Will you restate verbatim the lines running from the line with "for node in" to the end of the data, leaving out everything else?

# Material
========================

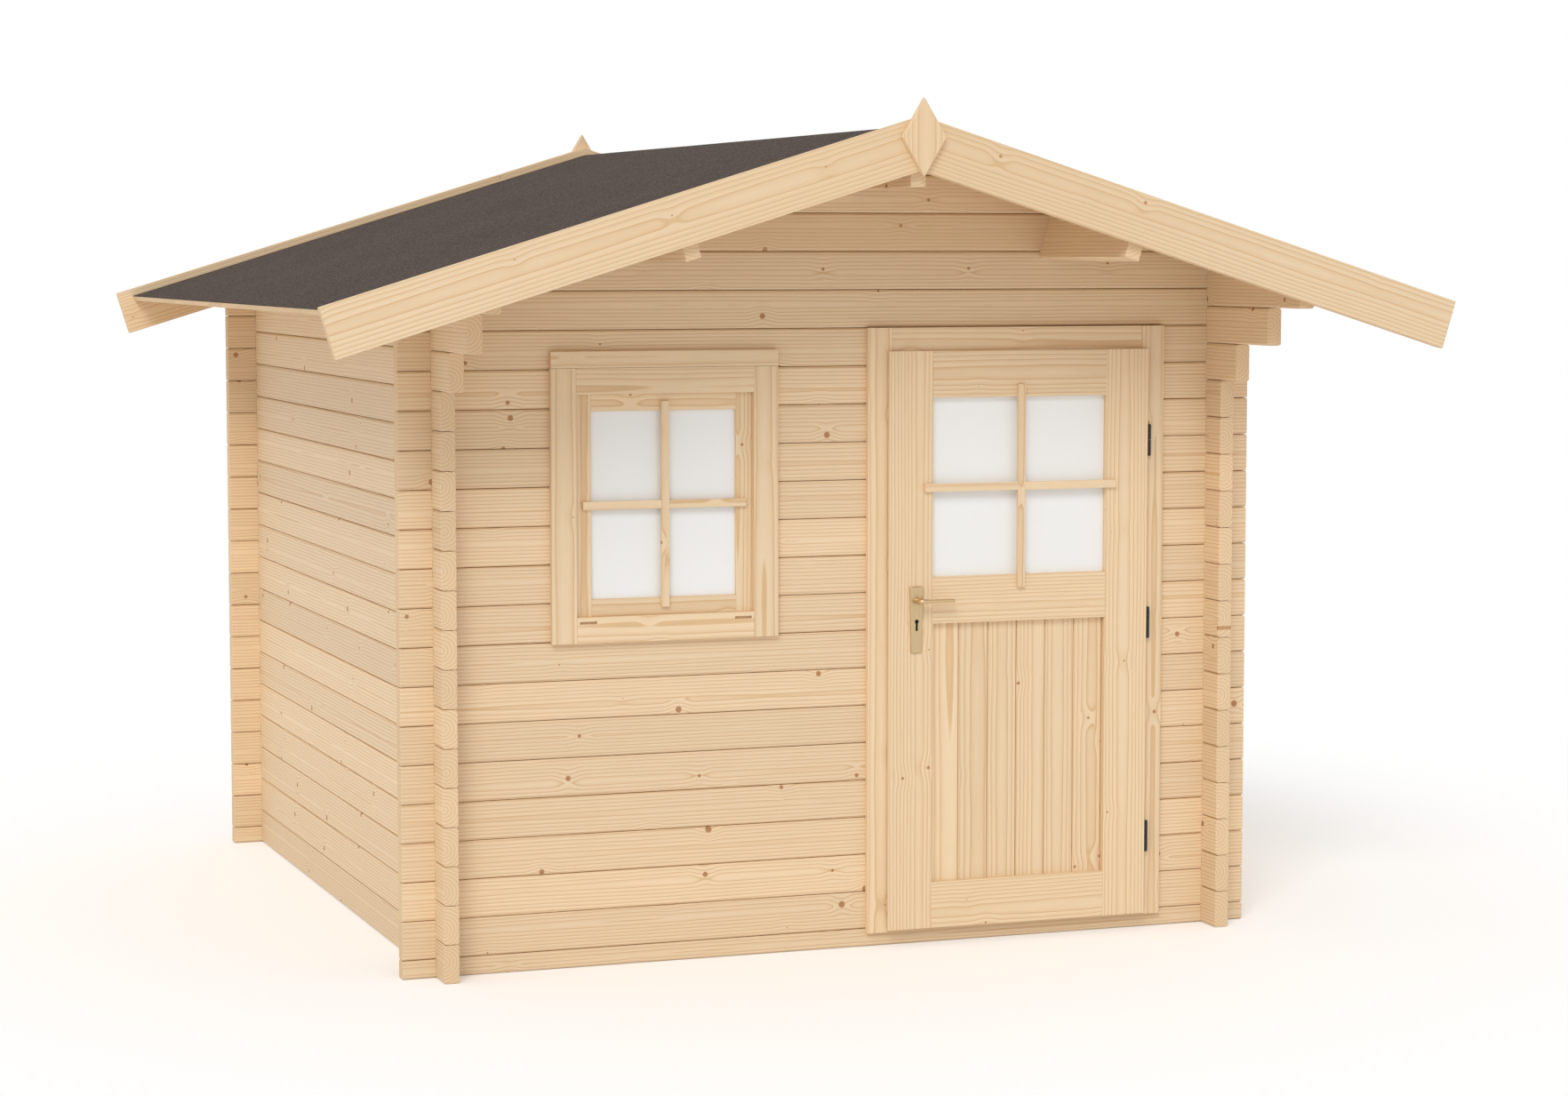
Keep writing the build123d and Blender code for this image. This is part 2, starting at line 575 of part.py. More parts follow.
with BuildPart() as hinge_leaf_barrels:
    for z in HINGE_ZS:
        top = z + (HINGE_H + HINGE_SPLIT) / 2
        rod((HINGE_X, HINGE_Y, top), HINGE_R, (HINGE_H - HINGE_SPLIT) / 2, (0, 0, 1))
        block(*leaf_blade(z))
        rod((HINGE_X, HINGE_Y, top), HINGE_PIN_R + HINGE_PIN_PLAY, HINGE_PIN_L + OVER,
            (0, 0, 1), Mode.SUBTRACT)
save(hinge_leaf_barrels, "hinge_leaf_barrels")

# Lock plates on both faces of the leaf, and the lever pair on one spindle
with BuildPart() as lock_plates:
    plate = [(LEVER_X - PLATE_FOOT_W / 2, PLATE_Z), (LEVER_X + PLATE_FOOT_W / 2, PLATE_Z),
             (LEVER_X + PLATE_TOP_W / 2, PLATE_Z + PLATE_H),
             (LEVER_X - PLATE_TOP_W / 2, PLATE_Z + PLATE_H)]
    prism_along_y(plate, LEAF_Y - PLATE_T, LEAF_Y)
    prism_along_y(plate, LEAF_BACK_Y, LEAF_BACK_Y + PLATE_T)
    through = LEAF_T + 2 * PLATE_T + 2 * OVER
    rod((LEVER_X, LEAF_Y - PLATE_T - OVER, LEVER_Z), SPINDLE_R + SPINDLE_PLAY, through,
        (0, 1, 0), Mode.SUBTRACT)
    rod((LEVER_X, LEAF_Y - PLATE_T - OVER, KEY_Z), KEY_R, through, (0, 1, 0), Mode.SUBTRACT)
    block((LEVER_X - KEY_SLOT_W / 2, LEVER_X + KEY_SLOT_W / 2),
          (LEAF_Y - PLATE_T - OVER, LEAF_BACK_Y + PLATE_T + OVER),
          (KEY_Z - KEY_SLOT_L, KEY_Z), Mode.SUBTRACT)
save(lock_plates, "lock_plates")

with BuildPart() as door_lever:
    plate_front, plate_back = LEAF_Y - PLATE_T, LEAF_BACK_Y + PLATE_T
    rod((LEVER_X, plate_front - LEVER_GAP, LEVER_Z), SPINDLE_R,
        plate_back - plate_front + 2 * LEVER_GAP, (0, 1, 0))
    for start, out in ((plate_front - LEVER_GAP, -1), (plate_back + LEVER_GAP, 1)):
        rod((LEVER_X, start, LEVER_Z), LEVER_NECK_R, LEVER_NECK_L, (0, out, 0))
        bar_y = sorted((start + out * (LEVER_NECK_L - LEVER_D), start + out * LEVER_NECK_L))
        with BuildSketch(Plane.YZ.offset(LEVER_X)) as section:
            with Locations((sum(bar_y) / 2, LEVER_Z)):
                RectangleRounded(LEVER_D, LEVER_H, LEVER_EDGE_R)
        extrude(section.sketch, amount=LEVER_L)
save(door_lever, "door_lever")

# Window frame: posts of the same gripping profile, with rails between them
with BuildPart() as window_frame_posts:
    for wall_edge, clear_edge in ((WINDOW_X0 - JAMB_T, WINDOW_X0),
                                  (WINDOW_X1 + JAMB_T, WINDOW_X1)):
        prism_along_z(frame_profile(wall_edge, clear_edge), WINDOW_FOOT_Z, WINDOW_HEAD_Z)
    for z in ((WINDOW_FOOT_Z, WINDOW_Z0 - JAMB_T), (WINDOW_Z1 + JAMB_T, WINDOW_HEAD_Z)):
        block((WINDOW_X0 - JAMB_T, WINDOW_X1 + JAMB_T), (FRONT_Y, FRONT_Y + LOG_T), z,
              Mode.SUBTRACT)
save(window_frame_posts, "window_frame_posts")

with BuildPart() as window_frame_rails:
    for clear_z, out in ((WINDOW_Z0, -1), (WINDOW_Z1, 1)):
        casing_z = clear_z + out * CASING_W
        jamb_z = clear_z + out * JAMB_T
        outline = [(front, clear_z), (back, clear_z), (back, casing_z),
                   (FRONT_Y + LOG_T, casing_z), (FRONT_Y + LOG_T, jamb_z), (FRONT_Y, jamb_z),
                   (FRONT_Y, casing_z), (front, casing_z)]
        prism_along_x(outline, WINDOW_X0, WINDOW_X1)
    slot_z = WINDOW_Z0 - DRAIN_SLOT_DROP
    for slot_x in (WINDOW_X0 + DRAIN_SLOT_INSET, WINDOW_X1 - DRAIN_SLOT_INSET - DRAIN_SLOT_L):
        block((slot_x, slot_x + DRAIN_SLOT_L), (front - OVER, front + DRAIN_SLOT_D),
              (slot_z - DRAIN_SLOT_H / 2, slot_z + DRAIN_SLOT_H / 2), Mode.SUBTRACT)
save(window_frame_rails, "window_frame_rails")

with BuildPart() as window_drip_board:
    block((WINDOW_X0 - CASING_W, WINDOW_X1 + CASING_W), (front, FRONT_Y),
          (WINDOW_HEAD_Z, WINDOW_HEAD_Z + DRIP_BOARD_H))
save(window_drip_board, "window_drip_board")

# Window sash, fixed in its frame
sash_y = (FRONT_Y, FRONT_Y + SASH_T)
sash_groove_y = (SASH_GLASS_Y - GROOVE_PLAY, SASH_GLASS_Y + GLASS_T + GROOVE_PLAY)
with BuildPart() as window_sash_stiles:
    block((WINDOW_X0, SASH_GLASS_X0), sash_y, (WINDOW_Z0, WINDOW_Z1))
    block((SASH_GLASS_X1, WINDOW_X1), sash_y, (WINDOW_Z0, WINDOW_Z1))
    block((SASH_GLASS_X0 - GROOVE_D, SASH_GLASS_X1 + GROOVE_D), sash_groove_y,
          (SASH_GLASS_Z0 - GROOVE_D, SASH_GLASS_Z1 + GROOVE_D), Mode.SUBTRACT)
save(window_sash_stiles, "window_sash_stiles")

with BuildPart() as window_sash_rails:
    block((SASH_GLASS_X0, SASH_GLASS_X1), sash_y, (WINDOW_Z0, SASH_GLASS_Z0))
    block((SASH_GLASS_X0, SASH_GLASS_X1), sash_y, (SASH_GLASS_Z1, WINDOW_Z1))
    block((SASH_GLASS_X0, SASH_GLASS_X1), sash_groove_y,
          (SASH_GLASS_Z0 - GROOVE_D, SASH_GLASS_Z1 + GROOVE_D), Mode.SUBTRACT)
save(window_sash_rails, "window_sash_rails")

with BuildPart() as window_glass:
    block((SASH_GLASS_X0 - side_lap, SASH_GLASS_X1 + side_lap),
          (SASH_GLASS_Y, SASH_GLASS_Y + GLASS_T),
          (SASH_GLASS_Z0 - GROOVE_D, SASH_GLASS_Z1 + side_lap))
save(window_glass, "window_glass")

with BuildPart() as window_glazing_bars:
    bar_y = (FRONT_Y - BAR_T, FRONT_Y)
    bar_z = (SASH_GLASS_Z0 + SASH_GLASS_Z1) / 2
    block((WINDOW_X - BAR_W / 2, WINDOW_X + BAR_W / 2), bar_y,
          (SASH_GLASS_Z0 - WINDOW_BAR_LAP, SASH_GLASS_Z1 + WINDOW_BAR_LAP))
    block((SASH_GLASS_X0 - WINDOW_BAR_LAP, SASH_GLASS_X1 + WINDOW_BAR_LAP), bar_y,
          (bar_z - BAR_W / 2, bar_z + BAR_W / 2))
save(window_glazing_bars, "window_glazing_bars")
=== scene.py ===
# %% [markdown]
# # A garden house of planed spruce logs
#
# The house is built like the real ones: logs that cross at the corners, a board roof under
# felt, a framed door and a framed window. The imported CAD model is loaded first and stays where
# it is. Nearly every visible timber is then made again as a mesh of its own, because wood needs
# three things that a bare CAD solid can't give: soft edges, a grain that runs along that one
# timber, and a tone of its own.

import bmesh
import bpy
import numpy as np
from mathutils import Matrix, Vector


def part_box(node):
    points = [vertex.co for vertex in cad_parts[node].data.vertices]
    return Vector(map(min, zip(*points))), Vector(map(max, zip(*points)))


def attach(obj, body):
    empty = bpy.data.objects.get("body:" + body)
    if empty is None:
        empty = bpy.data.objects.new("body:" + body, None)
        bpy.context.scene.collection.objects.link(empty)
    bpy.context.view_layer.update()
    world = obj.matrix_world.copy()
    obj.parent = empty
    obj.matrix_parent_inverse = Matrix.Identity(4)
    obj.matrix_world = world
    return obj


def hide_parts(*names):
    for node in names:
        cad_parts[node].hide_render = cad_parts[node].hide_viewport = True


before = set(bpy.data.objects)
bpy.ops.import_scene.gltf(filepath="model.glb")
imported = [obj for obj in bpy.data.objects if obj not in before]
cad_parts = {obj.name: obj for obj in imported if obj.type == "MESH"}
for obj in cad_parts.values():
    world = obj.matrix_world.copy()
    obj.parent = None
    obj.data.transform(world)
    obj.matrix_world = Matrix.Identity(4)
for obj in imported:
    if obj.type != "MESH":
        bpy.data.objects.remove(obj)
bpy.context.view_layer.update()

# %% [markdown]
# ## Camera
#
# The drawing was made from the left of the door, well back, with a long lens. The parallel
# edges of the roof and the walls fix where the camera stood. Its tilt is small, so the upright
# edges stay nearly upright.

# %% The camera of the drawing
CAMERA_AT = (-3.70037, -10.64710, 2.09088)
CAMERA_YAW = 20.06  # degrees to the right of straight ahead
CAMERA_PITCH = 4.885  # degrees down
LENS = 79.86  # for a 36 mm sensor

lens = bpy.data.cameras.new("drawing_camera")
lens.sensor_width = 36.0
lens.sensor_fit = "HORIZONTAL"
lens.lens = LENS
camera = bpy.data.objects.new("drawing_camera", lens)
bpy.context.scene.collection.objects.link(camera)
camera.location = CAMERA_AT
camera.rotation_euler = np.radians((90.0 - CAMERA_PITCH, 0.0, -CAMERA_YAW))
bpy.context.scene.camera = camera
print("camera", [round(v, 2) for v in CAMERA_AT], "lens", LENS, "mm")

# %% [markdown]
# ## Colours and nodes
#
# Colours are written as sRGB hex, as a paint chart gives them, and one function turns them to
# the linear values that Blender mixes. One more function adds any shader node, with its
# settings and its links, so that a material reads as a list of steps.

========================

# Solution for this problem
    for node in names:
        cad_parts[node].hide_render = cad_parts[node].hide_viewport = True


before = set(bpy.data.objects)
bpy.ops.import_scene.gltf(filepath="model.glb")
imported = [obj for obj in bpy.data.objects if obj not in before]
cad_parts = {obj.name: obj for obj in imported if obj.type == "MESH"}
for obj in cad_parts.values():
    world = obj.matrix_world.copy()
    obj.parent = None
    obj.data.transform(world)
    obj.matrix_world = Matrix.Identity(4)
for obj in imported:
    if obj.type != "MESH":
        bpy.data.objects.remove(obj)
bpy.context.view_layer.update()

# %% [markdown]
# ## Camera
#
# The drawing was made from the left of the door, well back, with a long lens. The parallel
# edges of the roof and the walls fix where the camera stood. Its tilt is small, so the upright
# edges stay nearly upright.

# %% The camera of the drawing
CAMERA_AT = (-3.70037, -10.64710, 2.09088)
CAMERA_YAW = 20.06  # degrees to the right of straight ahead
CAMERA_PITCH = 4.885  # degrees down
LENS = 79.86  # for a 36 mm sensor

lens = bpy.data.cameras.new("drawing_camera")
lens.sensor_width = 36.0
lens.sensor_fit = "HORIZONTAL"
lens.lens = LENS
camera = bpy.data.objects.new("drawing_camera", lens)
bpy.context.scene.collection.objects.link(camera)
camera.location = CAMERA_AT
camera.rotation_euler = np.radians((90.0 - CAMERA_PITCH, 0.0, -CAMERA_YAW))
bpy.context.scene.camera = camera
print("camera", [round(v, 2) for v in CAMERA_AT], "lens", LENS, "mm")

# %% [markdown]
# ## Colours and nodes
#
# Colours are written as sRGB hex, as a paint chart gives them, and one function turns them to
# the linear values that Blender mixes. One more function adds any shader node, with its
# settings and its links, so that a material reads as a list of steps.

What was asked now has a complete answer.